Les auteurs recensés le sont rapidement et ne rendent pas justice à l’histoire des idées (mais on pourra objecter avec raison que ce n’est pas l’objectif visé par Pilon). Ainsi, peut-on lire qu’ « Habermas a popularisé cette notion [l’espace public] en démontrant son développement de la Renaissance à aujourd’hui » (note de fin de chapitre, p. 38). On trouve aussi quelques formulations maladroites, qui nuisent à la lisibilité du texte. Toutefois, si l’ouvrage n’a ni la rigueur d’un dictionnaire spécialisé, comme celui sur la sociologie politique de Philippe Braud par exemple, ni celle d’un ouvrage plus critique comme celui de Rémy Rieffel, Sociologie des médias québécois est plutôt exhaustif, c’est-à-dire qu’il passe en revue les différents points de vue des auteurs et nuance le plus souvent possible les grandes assertions relatives aux médias.

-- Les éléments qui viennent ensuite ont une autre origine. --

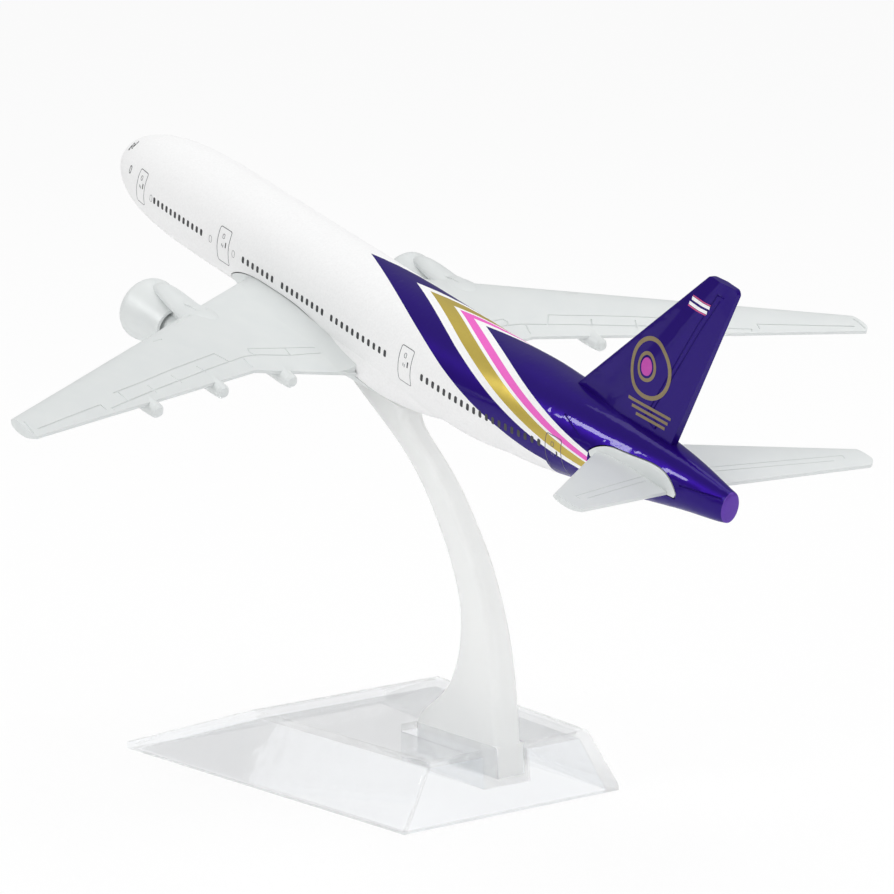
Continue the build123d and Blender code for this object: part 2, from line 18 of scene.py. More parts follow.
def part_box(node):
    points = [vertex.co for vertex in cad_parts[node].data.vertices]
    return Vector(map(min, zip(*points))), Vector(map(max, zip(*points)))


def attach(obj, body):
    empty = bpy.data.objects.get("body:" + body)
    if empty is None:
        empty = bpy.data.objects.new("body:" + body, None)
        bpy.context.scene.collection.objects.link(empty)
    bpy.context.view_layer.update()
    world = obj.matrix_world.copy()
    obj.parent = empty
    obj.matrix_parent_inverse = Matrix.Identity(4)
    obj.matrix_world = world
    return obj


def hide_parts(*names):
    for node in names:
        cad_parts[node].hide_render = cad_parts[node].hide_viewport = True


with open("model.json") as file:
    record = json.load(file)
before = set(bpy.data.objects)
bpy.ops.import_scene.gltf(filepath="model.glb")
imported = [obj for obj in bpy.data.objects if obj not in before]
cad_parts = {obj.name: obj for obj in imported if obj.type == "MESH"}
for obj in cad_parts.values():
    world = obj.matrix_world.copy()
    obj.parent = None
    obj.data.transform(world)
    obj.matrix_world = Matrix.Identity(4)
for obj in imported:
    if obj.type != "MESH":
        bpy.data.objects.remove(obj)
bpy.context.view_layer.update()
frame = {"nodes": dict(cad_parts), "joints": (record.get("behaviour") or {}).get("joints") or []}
scene = bpy.context.scene
MM = 0.001

# %% [markdown]
# ## The airliner's own axes
#
# The airliner climbs nose up on its stem, so its parts are easier to describe
# level: x runs aft, y to starboard and z up, in millimetres. The joint that lifts
# the airliner off its stem gives the up direction, and the body casting's nose
# and fin tip give the datum.

# %% Find the axes in the frame
NOSE_X = 3.2
FIN_TOP = 33.1
lift_joint = next(j for j in frame["joints"] if j["name"] == "airliner_lift")
lift = Vector(lift_joint["axis"]).normalized()
aft = Vector((lift.z, 0, -lift.x))
across = Vector((0, 1, 0))
body_points = [v.co for v in frame["nodes"]["fuselage"].data.vertices]
datum = aft * (min(p.dot(aft) for p in body_points) - NOSE_X * MM)
datum += lift * (max(p.dot(lift) for p in body_points) - FIN_TOP * MM)
level = Matrix((aft, across, lift)).transposed()


def place(x, y, z):
    """A point of the level airliner, in millimetres, as a point of the frame."""
    return datum + level @ (Vector((x, y, z)) * MM)


print("datum at", [round(c, 4) for c in datum])

# %% [markdown]
# ## The view
#
# A long lens from behind and to the left keeps the airliner's lines almost
# parallel. The camera turns about a target above the middle of the base, and is
# then moved sideways a little, to centre the object. The focal length and the
# image's width are in one unit, so the sensor's width makes them millimetres.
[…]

Parmi les éléments intéressants du point de vue de l’enseignement, on notera que l’auteur conclut souvent ses synthèses par des questions qui peuvent être mobilisées pour la discussion en classe ; que chaque chapitre comprend un résumé et est appuyé d’un certain nombre de notes ; et enfin, qu’une liste de lectures suggérées figure à la fin de l’ouvrage.

À défaut de pouvoir constituer un ouvrage de référence au niveau universitaire, le livre de M. Pilon pourra être utile aux enseignants de niveau collégial et intéresser le grand public, auquel il se destine également. Pour ce qui est de son usage en milieu universitaire, l’enseignant qui voudrait utiliser l’ouvrage devra s’assurer de mettre au programme un chapitre dont il aura validé l’exactitude, souvent sacrifiée au profit de la synthèse et de la vulgarisation (ou alors apporter les correctifs et les précisions nécessaires en classe, ce qui n’est pas recommandé en termes pédagogiques). Par ailleurs, comme je l’ai souligné un peu plus avant, l’ouvrage est à jour sur un grand nombre d’enjeux, par exemple ceux qui se rapportent aux droits de diffusion (p. 114-115) et de ce point de vue, il pourra constituer une bonne piste documentaire.